I had visited the Pikewood National website prior to playing the course, so I had a little bit of an idea of what to expect from the course. It had been several years, so I hadn’t remembered all the details and I was pleased to see the use of native grasses bordering the fairways and on the bunker eyebrows. That’s an aesthetic that I personally like quite a bit. The property itself is truly amazing and features unbelievable vistas from all around the course. One thing to note about the property is that is a slightly more difficult walk than your average course. As we set out Frank informed us that we would be walking roughly 2 miles longer than we would at a standard course because of the length and the way that the course is routed. On top of the additional distance, there is also a lot of up and down to the terrain and with the high elevation, sea level dwellers may find themselves out of breath from time to time.

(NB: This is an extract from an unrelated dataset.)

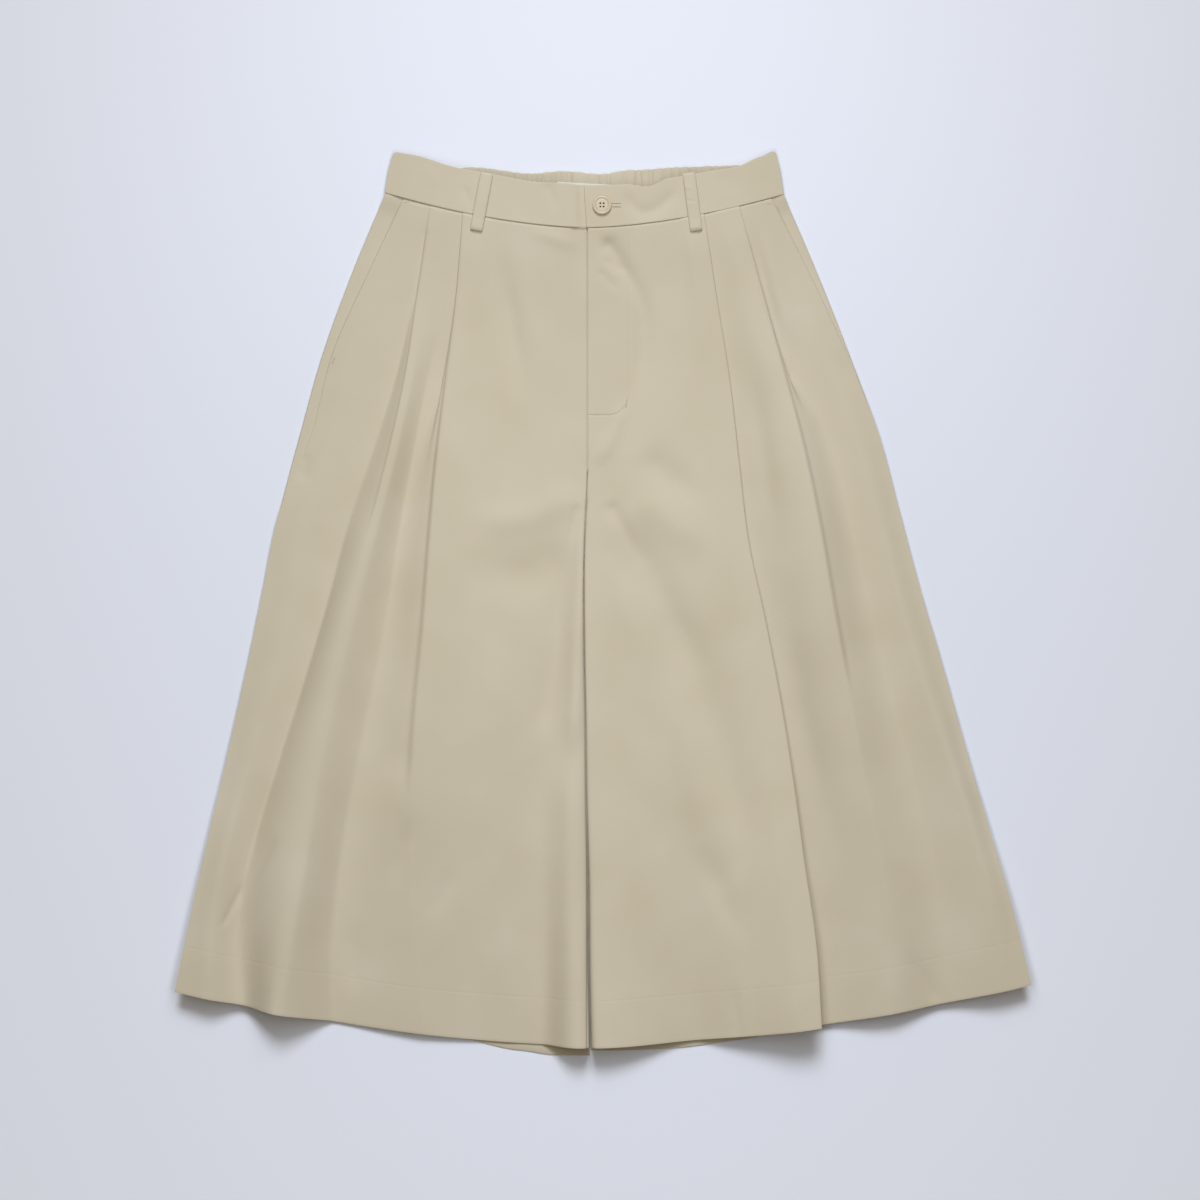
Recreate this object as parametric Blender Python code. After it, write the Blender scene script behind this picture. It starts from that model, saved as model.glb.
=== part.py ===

Raese and Gwynne did a remarkable job of maximizing the land and getting the most out of the property without compromising the quality of the golf. Something that occurred to me while we were playing is that I think one of the things the amateur architects did best was exercise restraint. I am of the belief that amateurs in any discipline have a tendency to overdo things. As a amateur musician I know that sometimes its more important to know when NOT to play as much as it it when to play. I think that Raese and Gwynne really nailed this in their design. While I wouldn’t call it minimalist, Pikewood National is not over the top at all and is a very tasteful design with a variety of fun and interesting golf holes that are set against a simply gorgeous backdrop.